# [Stored data]
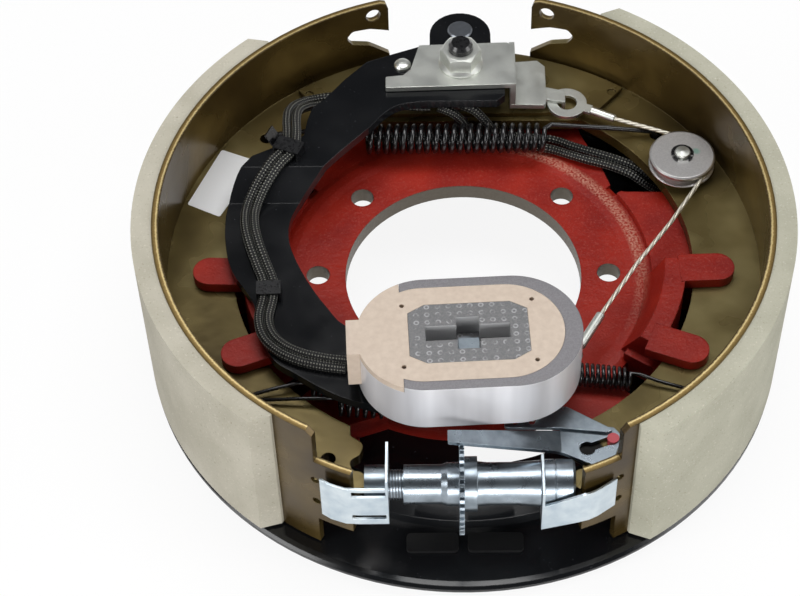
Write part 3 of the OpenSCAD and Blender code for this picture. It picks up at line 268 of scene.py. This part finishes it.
# Moulded friction compound with ground faces: chalky, with fine dark and pale grit. The secondary is a little darker.
def ground_friction_lining():
    material, t, place = empty_material("ground_friction_lining")
    grit = noise(t, place, 1.1, 3.0)
    cloud = noise(t, place, 28, 4.0)
    primary = tones(t, cloud, (0.3, "#a7a292"), (0.7, "#bab5a6"))
    secondary = tones(t, cloud, (0.3, "#a09e8d"), (0.7, "#b3b1a0"))
    side = across(t, add(t, "SeparateXYZ", {0: place}).outputs["X"], -1, 1)
    base = blend(t, side, primary, secondary)
    base = blend(t, across(t, grit, 0.62, 0.74, 0, 0.6), base, "#d8d3c6")
    return finished(material, t, {
        "Base Color": blend(t, across(t, grit, 0.37, 0.28, 0, 0.55), base, "#77725f"),
        "Roughness": 0.86,
        "Normal": relief(t, grit, 0.00012, add(t, "NewGeometry").outputs["Normal"]),
    })


# Plated and plain metals: slow tone changes over the surface, and edges that catch the light
def metal(name, dark, light, roughness):
    material, t, place = empty_material(name)
    cloud = noise(t, place, 9, 4.0)
    return finished(material, t, {
        "Base Color": tones(t, cloud, (0.32, dark), (0.68, light)),
        "Roughness": across(t, cloud, 0.3, 0.7, roughness + 0.06, roughness - 0.05),
        "Metallic": 1.0,
        "Normal": edge(t),
    })


# Surfaces without a metal's shine: oiled spring wire, rubber, the painted mark and the label
def plain_coat(name, colour, roughness, coat=0.0):
    material, t, place = empty_material(name)
    return finished(material, t, {
        "Base Color": colour,
        "Roughness": across(t, noise(t, place, 1.5), 0.3, 0.7, roughness - 0.06, roughness + 0.06),
        "Coat Weight": coat,
        "Coat Roughness": 0.15,
    })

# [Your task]
Every line above should be printed again exactly as it stands.

# [Solution for this exercise]
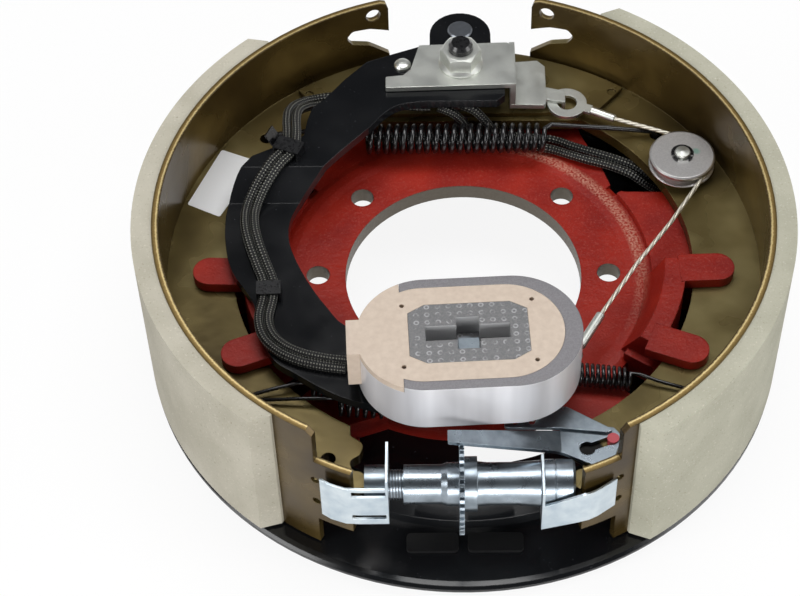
Write part 3 of the OpenSCAD and Blender code for this picture. It picks up at line 268 of scene.py. This part finishes it.
# Moulded friction compound with ground faces: chalky, with fine dark and pale grit. The secondary is a little darker.
def ground_friction_lining():
    material, t, place = empty_material("ground_friction_lining")
    grit = noise(t, place, 1.1, 3.0)
    cloud = noise(t, place, 28, 4.0)
    primary = tones(t, cloud, (0.3, "#a7a292"), (0.7, "#bab5a6"))
    secondary = tones(t, cloud, (0.3, "#a09e8d"), (0.7, "#b3b1a0"))
    side = across(t, add(t, "SeparateXYZ", {0: place}).outputs["X"], -1, 1)
    base = blend(t, side, primary, secondary)
    base = blend(t, across(t, grit, 0.62, 0.74, 0, 0.6), base, "#d8d3c6")
    return finished(material, t, {
        "Base Color": blend(t, across(t, grit, 0.37, 0.28, 0, 0.55), base, "#77725f"),
        "Roughness": 0.86,
        "Normal": relief(t, grit, 0.00012, add(t, "NewGeometry").outputs["Normal"]),
    })


# Plated and plain metals: slow tone changes over the surface, and edges that catch the light
def metal(name, dark, light, roughness):
    material, t, place = empty_material(name)
    cloud = noise(t, place, 9, 4.0)
    return finished(material, t, {
        "Base Color": tones(t, cloud, (0.32, dark), (0.68, light)),
        "Roughness": across(t, cloud, 0.3, 0.7, roughness + 0.06, roughness - 0.05),
        "Metallic": 1.0,
        "Normal": edge(t),
    })


# Surfaces without a metal's shine: oiled spring wire, rubber, the painted mark and the label
def plain_coat(name, colour, roughness, coat=0.0):
    material, t, place = empty_material(name)
    return finished(material, t, {
        "Base Color": colour,
        "Roughness": across(t, noise(t, place, 1.5), 0.3, 0.7, roughness - 0.06, roughness + 0.06),
        "Coat Weight": coat,
        "Coat Roughness": 0.15,
    })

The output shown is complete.